= Ilka Scobie =

American art critic and poet

Ilka Scobie is an American poet, art and writing critic, and art curator who lives in New York City and Soncino, Italy. Her work as an art critic and poet has been published widely in magazines and in her books of poetry There for the Taking (Zoas Press, 1979) and Any Island (Spuyten Duyvil Press, 2021). With her husband, photographer Luigi Cazzaniga, she has worked to connect Italian and American artists. This work has included the co-curation of multiple exhibitions in the ART AM series in the Soncino Bienalles.

==Biography==
Ilka Scobie was born in New York, where she has taught in the public school system.
 Scobie and her husband artist Luigi Cazzaniga live in New York City and spend summers in Soncino, Italy.

===Critic===
As a critic Scobie has penned pieces for Whitehot Magazine, Artlyst, Artnet, Artcritical, La Stampa, Marie Claire Italia, Brooklyn Rail., the International Association of Art Critics Magazine and the American Book Review.

===Curator===
Since 2000, Scobie and her husband, the photographer Luigi Cazzaniga, have worked with Marie Claire Italia to interview New York artists.
In 2010, they began working with the Soncino Biennale in Soncino, Lombardy to broaden the exchange between Italian and American artists.
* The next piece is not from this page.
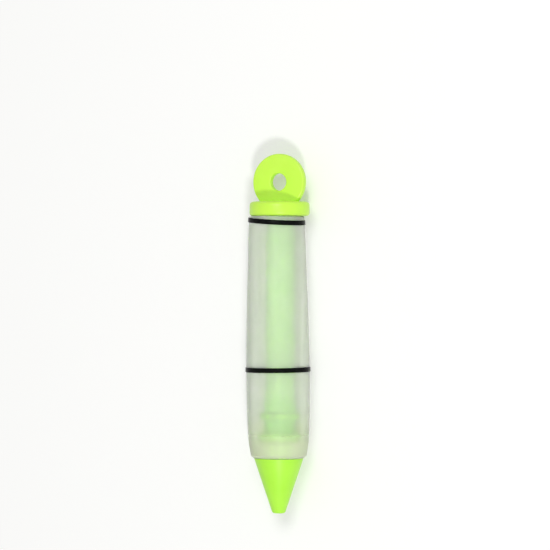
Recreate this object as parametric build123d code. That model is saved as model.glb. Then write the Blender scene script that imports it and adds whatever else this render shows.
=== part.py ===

Scobie and Cazzaniga have curated multiple exhibitions in the ART AM series in the Soncino Bienalles, including ART AM 4 Artisti Americani e Non (2023), at the Sala Ciminiera, Soncino, Italy. This also led to a 2024 symposium she participated in at the Hauser & Wirth Gallery in New York which included Soncino Biennal artists Uman and Chris Martin.

===Poet===
Scobie has published the books of poetry There for the Taking (Zoas Press, 1979) and Any Island (Spuyten Duyvil Press, 2021). Lynn McGee in writing on Any Island in the American Book Review remarks:

"Native New Yorker Ilka Scobie is not infatuated with the city of her birth. Her regard for the urban puzzle known as New York City is a mature love recognizing its flaws with unapologetic nostalgia. She pulls this off with aplomb..."

Scobie is a deputy editor of the poetry and art magazine LiveMag! Her poetry has been published in their pages and in an other periodicals such as Urban Grafitti, Vanitas Magazine, Poetry in Performance, Long Shot, New Observations, and Phatitude.